The manager of a music store when he wasn't drumming, Mr. Caro said not a day went by that he didn't hear these words: "I wish my mother had made me keep taking lessons." These regrets were usually expressed by a parent hoping to interest his/her own child in learning to play.

Following much light-hearted banter about his shortcomings with piano studies, Clay was presented a Piano Lesson Dropout shirt by Clayversity at an Atlanta Joyful Noise Concert in December 2004. The shirt, as well as the front and inside pages of a card designed by Sally888, are shown below. Reckon this t-shirt inspired Clay to perform "Love Me Tender" on the Jukebox Tour? I wonder what his encore will be!

One of the cutest little girls ever to sit on my piano bench had a habit that caught her teacher by surprise every single time. Invariably, when she made a mistake, her immediate response was, "Oh, SHHHHHHHHHHHH .... ugar!!!" I never did break her of that habit.

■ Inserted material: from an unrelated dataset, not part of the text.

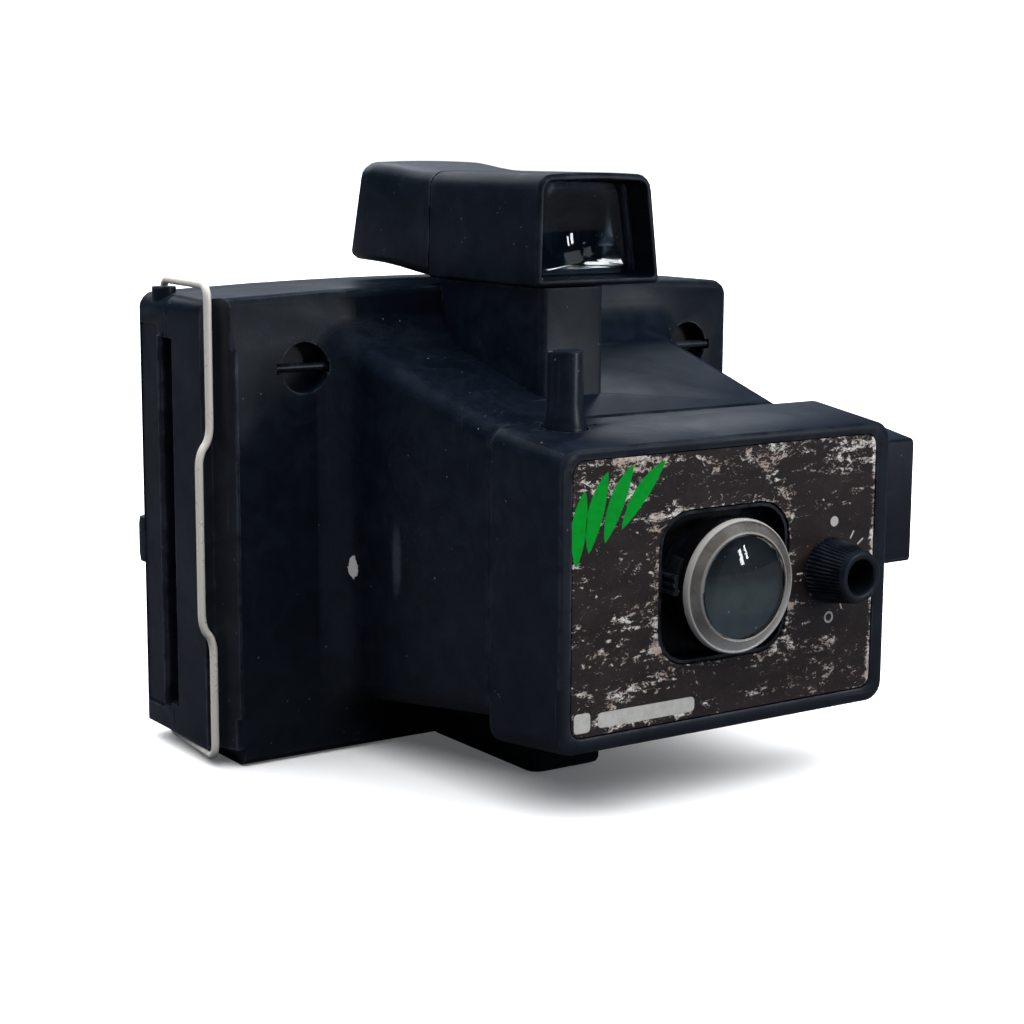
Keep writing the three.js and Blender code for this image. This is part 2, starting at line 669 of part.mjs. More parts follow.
// ---------------------------------------------------------------- film path
function rollerFrame() {
  const ends = [[9, 11.2], [108.8, 111]].map(([from, to]) => {
    const outline = rounded(rectangle(rollers.x - 7.6, rollers.x + 7.6, 10.5, 36.5), 3, 3);
    const cheek = slab(atZ, outline, from, to);
    const holes = [rollers.front, rollers.rear].map((y) =>
      disc("z", rollers.x, y, rollers.journal + 0.3, from - 1, to + 1, 20));
    return cut(cheek, ...holes);
  });
  const web = block(rollers.x - 7.6, rollers.x + 7.6, 10.5, 12, 9.5, 110.5);
  return join(web, ...ends);
}

function spreadRoller(y) {
  const { bottom, top, radius, journal, x } = rollers;
  return turned("z", x, y, [
    [0, 9.2], [journal, 9.2], [journal, bottom], [radius - 0.5, bottom], [radius, bottom + 0.5],
    [radius, top - 0.5], [radius - 0.5, top], [journal, top], [journal, 110.8], [0, 110.8],
  ], 28);
}

// ---------------------------------------------------------------- back door
function backDoor() {
  const { parting, back } = flange;
  const outer = loft([
    atY(flangeOutline(0, 0.2), parting + gap),
    atY(flangeOutline(0, 0.3), back - 4),
    atY(flangeOutline(1.2, 0.3), back - 1.2),
    atY(flangeOutline(3.6, 0.3), back),
  ]);
  const inner = slab(atY, rounded(rectangle(-79.2, 79.2, 3.4, 115), 3, 3), parting - 1, back - 2.6);
  const { bottom, top, height } = exitSlot;
  const slot = block(-90, -70, parting - 1, parting + height / 2, bottom, top);
  const lower = block(-90, latchBay.right, parting - 2, back + 4, -2, latchBay.ceiling);
  const gripOutline = rounded(rectangle(30.5, 42, 10, 111), 1.5, 3);
  const grip = slab(atX, gripOutline, -flange.half - 1, -flange.half + 0.7);
  const panel = loft([
    atY(rounded(rectangle(-54, 74, 10, 110), 6, 4), back - 0.5),
    atY(rounded(rectangle(-54, 74, 10, 110), 6, 4), back + 0.6),
    atY(rounded(rectangle(-53, 73, 11, 109), 5, 4), back + 1.2),
  ]);
  const pull = loft([
    atZ(rounded(rectangle(-81.4, -76, 42, 46.6), [1, 1.6, 1.6, 1], 3), 47),
    atZ(rounded(rectangle(-81.4, -76, 42, 47.3), [1, 1.6, 1.6, 1], 3), 49),
    atZ(rounded(rectangle(-81.4, -76, 42, 47.3), [1, 1.6, 1.6, 1], 3), 57),
    atZ(rounded(rectangle(-81.4, -76, 42, 46.6), [1, 1.6, 1.6, 1], 3), 59),
  ]);
  const bossLow = block(-80.5, latchBay.right + 1.5, 28.5, 40.5, latchBay.ceiling - 1, 8.4);
  const bossTop = disc("z", bail.x, bail.y, 3.1, 112, 120.5, 24);
  let door = cut(outer, inner, slot, grip);
  door = join(door, panel, pull, bossLow, bossTop);
  door = cut(
    door,
    lower,
    disc("z", bail.x, bail.y, bail.wire + 0.4, 114, 124, 16),
    disc("z", bail.x, bail.y, bail.wire + 0.4, 2, 7.6, 16),
  );
  return join(door, ...hingeKnuckles([[26.4, 49.6], [70.4, 93.6]], 1));
}

function hingePin() {
  return turned("z", hinge.x, hinge.y, [[0, 5], [hinge.radius - 0.3, 5], [hinge.radius - 0.3, 5.6],
    [hinge.pin, 5.7], [hinge.pin, 115], [0, 115]], 20);
}

// Bowed leaf that pushes the film pack forwards.
function packSpring(z) {
  const profile = [];
  const back = flange.back - 3;
  for (let i = 0; i <= 12; i++) {
    const t = i / 12;
    profile.push(new THREE.Vector2(-34 + 88 * t, back - 6.4 * Math.sin(Math.PI * t) ** 1.4));
  }
  for (let i = 12; i >= 0; i--) profile.push(new THREE.Vector2(profile[i].x, profile[i].y - 0.6));
  const shape = new THREE.Shape(profile);
  const g = new THREE.ExtrudeGeometry(shape, { depth: 14, bevelEnabled: false });
  g.translate(0, 0, z - 7);
  return clean(g);
}

// ---------------------------------------------------------------- wire latch
function bailWire() {
  const { x, y, armTop, armBottom, reach } = bail;
  const p = (a, b, c) => new THREE.Vector3(a, b, c);
  const path = bent([
    p(x, y, 116.2),
    p(x, y, armTop),
    p(-81.1, reach, armTop),
    p(-81.1, reach, 84.6),
    p(-84.2, reach, 80.6),
    p(-84.2, reach, 37),
    p(-81.1, reach, 33),
    p(-81.1, reach, armBottom),
    p(x, y, armBottom),
    p(x, y, 6.9),
  ], 2.6);
  return wireAlong(path, bail.wire);
}

// ---------------------------------------------------------------- power and electrics
function batteryHolder() {
  const outer = block(-34.6, -10.6, -83, -68.8, 20.2, 67.4);
  const bays = cell.stations.map((x) => disc("z", x, -75.4, cell.radius + 0.35, 21.5, 66.3, 28));
  const mouth = block(-34, -11.9, -79.8, -60, 23, 65);
  return cut(outer, ...bays, mouth, block(-33, -13, -82, -70, 10, 22));
}

function batteryCell(x, up) {
  const from = 21.9;
  const to = from + cell.length;
  const nose = up ? [[1.9, to - 1], [1.9, to], [0, to]] : [[cell.radius, to], [0, to]];
  const dimple = [[0, from], [1.9, from], [1.9, from + 1], [cell.radius, from + 1]];
  const tail = up ? [[0, from], [cell.radius, from]] : dimple;
  const shoulder = up ? [[cell.radius, to - 1]] : [];
  return turned("z", x, -75.4, [...tail, ...shoulder, ...nose], 28);
}

function batteryCover() {
  const plateSolid = loft([
    atZ(rounded(rectangle(-33.7, -11.3, -82.2, -64.8), 0.8, 2), 16.6),
    atZ(rounded(rectangle(-33.7, -11.3, -82.2, -64.8), 0.8, 2), 18),
  ]);
  return plateSolid;
}

function circuitBoard() {
  const y = -64.6;
  const board = block(35, 59, y, y + 1.4, 27, 81);
  const places = [[38, 42, 33, 43], [46, 54, 60, 66], [40, 45, 70, 77], [48, 56, 34, 42]];
  const parts = places.map(([a, b, c, d], i) => block(a, b, y - 3 - i, y + 0.2, c, d));
  return join(board, ...parts);
}

function shutterMagnet() {
  const y = housing.front + well.depth + 8;
  return join(
    disc("z", 0, y + 2.6, 3.9, 36, 50, 20),
    block(-5, 5, y - 1.4, y + 5, 34.6, 36.4),
    block(-5, 5, y - 1.4, y + 5, 49.6, 51.4),
  );
}

// ---------------------------------------------------------------- assembly
add("body_shell", bodyShell(), blackShell);
add("front_housing", frontHousing(), blackShell);
add("face_plate", facePlate(), faceFilm);
add("lens_well", lensWell(), blackMatt);
add("lens", lens(), clearPlastic);
add("focus_lever", focusLever(), blackSatin);
add("shutter_plate", shutterPlate(), springSteel);
add("shutter_blade", shutterBlade(), blackMatt);
add("light_dark_knob", knobSolid(), blackSatin);
add("photocell", disc("y", knob.x, knob.z, 3.9, housing.front + 5, housing.front + 8.5, 24), sensorGrey);
add("shutter_rod", shutterRod(), blackSatin);
add("release_spring", releaseSpring(), springSteel);
add("finder_body", finderBody(), blackShell);
add("finder_front_lens", finderFrontLens(), clearPlastic);
add("finder_eye_lens", finderEyeLens(), clearPlastic);
add("eyepiece_hood", eyepieceHood(), blackSatin);
add("flash_socket", flashSocket(), blackShell);
add("flash_contact_lower", flashContact(58.5, 64), brass);
add("flash_contact_upper", flashContact(72, 77.5), brass);
add("strap_pin_left", strapPin(strap.left), blackSatin);
add("strap_pin_right", strapPin(strap.right), blackSatin);
add("film_gate", filmGate(), blackMatt);
gateScrews().forEach(([x, z], i) => add(`gate_screw_${i + 1}`, screw(x, z), springSteel));
add("roller_frame", rollerFrame(), springSteel);
add("spread_roller_front", spreadRoller(rollers.front), steel);
add("spread_roller_rear", spreadRoller(rollers.rear), steel);
add("back_door", backDoor(), blackShell);
add("hinge_pin", hingePin(), steel);
add("pack_spring_lower", packSpring(38), springSteel);
add("pack_spring_upper", packSpring(82), springSteel);
add("bail_wire", bailWire(), steel);
add("battery_holder", batteryHolder(), blackMatt);
add("battery_left", batteryCell(cell.stations[0], true), cellJacket);
add("battery_right", batteryCell(cell.stations[1], false), cellJacket);
add("battery_cover", batteryCover(), blackShell);
add("circuit_board", circuitBoard(), boardGreen);
add("shutter_magnet", shutterMagnet(), coilBrown);

// The origin sits on the table under the middle of the overall box.
const bounds = new THREE.Box3().setFromObject(group);
group.children.forEach((mesh) =>
  mesh.geometry.translate(
    -(bounds.min.x + bounds.max.x) / 2, -(bounds.min.y + bounds.max.y) / 2, -bounds.min.z));

export default group;
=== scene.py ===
import json
import math

import bmesh
import bpy
from mathutils import Matrix, Vector


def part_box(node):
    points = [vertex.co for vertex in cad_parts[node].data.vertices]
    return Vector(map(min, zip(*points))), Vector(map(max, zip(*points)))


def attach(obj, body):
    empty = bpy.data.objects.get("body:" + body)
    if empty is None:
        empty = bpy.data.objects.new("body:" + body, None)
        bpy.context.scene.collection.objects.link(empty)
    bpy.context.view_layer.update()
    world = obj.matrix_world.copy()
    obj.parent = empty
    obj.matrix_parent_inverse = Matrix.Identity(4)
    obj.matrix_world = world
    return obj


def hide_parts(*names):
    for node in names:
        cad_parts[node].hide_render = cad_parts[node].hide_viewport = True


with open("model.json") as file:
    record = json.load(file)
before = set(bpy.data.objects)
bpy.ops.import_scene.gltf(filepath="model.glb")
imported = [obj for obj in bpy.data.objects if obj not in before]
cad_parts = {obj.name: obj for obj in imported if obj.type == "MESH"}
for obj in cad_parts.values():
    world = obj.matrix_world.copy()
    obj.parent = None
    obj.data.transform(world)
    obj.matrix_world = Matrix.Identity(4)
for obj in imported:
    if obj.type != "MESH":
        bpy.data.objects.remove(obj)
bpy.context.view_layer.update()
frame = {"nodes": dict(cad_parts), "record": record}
record = frame["record"]
BODY_OF = {n: b for b, ns in record["behaviour"]["bodies"].items() for n in ns}
MM = 0.001

# The drawing has its zero on the flange's front face. Two known places tie it to the row frame:
# the left edge of the face plate and the front of the exposure knob.
PLATE_LEFT = -34.7
KNOB_FRONT = -98.2
face_low, face_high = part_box("face_plate")
well_low, well_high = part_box("lens_well")
lens_low, lens_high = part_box("lens")
knob_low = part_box("light_dark_knob")[0]
SHIFT_X = face_low.x - PLATE_LEFT * MM
SHIFT_Y = knob_low.y - KNOB_FRONT * MM


def at(x, y, z):
    """Drawing millimetres to the row frame."""
    return Vector((x * MM + SHIFT_X, y * MM + SHIFT_Y, z * MM))


# ---------------------------------------------------------------- camera
FOCAL_PIXELS = 2139.2
PICTURE_PIXELS = 1024
SENSOR = 36
CAMERA_PLACE = (-315.956, -473.469, 156.147)
AZIMUTH, TILT, ROLL = 34.3426, 9.6649, 0.3155


def make_camera():
    """The photo's viewpoint; azimuth, tilt and roll are in degrees."""
    cam = bpy.data.objects.new("view_camera", bpy.data.cameras.new("view_camera"))
    bpy.context.scene.collection.objects.link(cam)
    bpy.context.scene.camera = cam
    cam.data.sensor_width = SENSOR
    cam.data.lens = SENSOR * FOCAL_PIXELS / PICTURE_PIXELS
    cam.data.clip_start = 0.01
    cam.data.clip_end = 50
    az, el, roll = math.radians(AZIMUTH), math.radians(TILT), math.radians(ROLL)
    forward = Vector((math.sin(az) * math.cos(el), math.cos(az) * math.cos(el), -math.sin(el)))
    turn = forward.to_track_quat("-Z", "Y").to_matrix().to_4x4()
    cam.matrix_world = Matrix.Translation(at(*CAMERA_PLACE)) @ turn @ Matrix.Rotation(roll, 4, "Z")


make_camera()
scene = bpy.context.scene
scene.view_settings.view_transform = "Standard"
scene.view_settings.look = "None"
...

This blog no doubt was inspired by the week's continuing reflections about my mother. I am grateful for the musical heritage of my family and have enjoyed passing the joy on to my own child, as well as to many others.


Hotforclay said...

Nice to read your blog Caro! And I never knew about the t-shirt from clayversity! CUTE! I was actually at the 2 Atlanta JNT 2004 concerts! I was not a member of clayversity then. That was when my heart almost stopped pounding because I "thought" he looked at me! Heehee!

Vox Vixen said...

Thanks for sharing all your stories. You have a such a rich musical heritage and it is pleasure to read about all your experiences.

I love the story about the little girl at your piano. Why can I imagine Clay saying "Oh, SHHHHHHHHHHHH .... ugar!!!" in his sweet southern accent.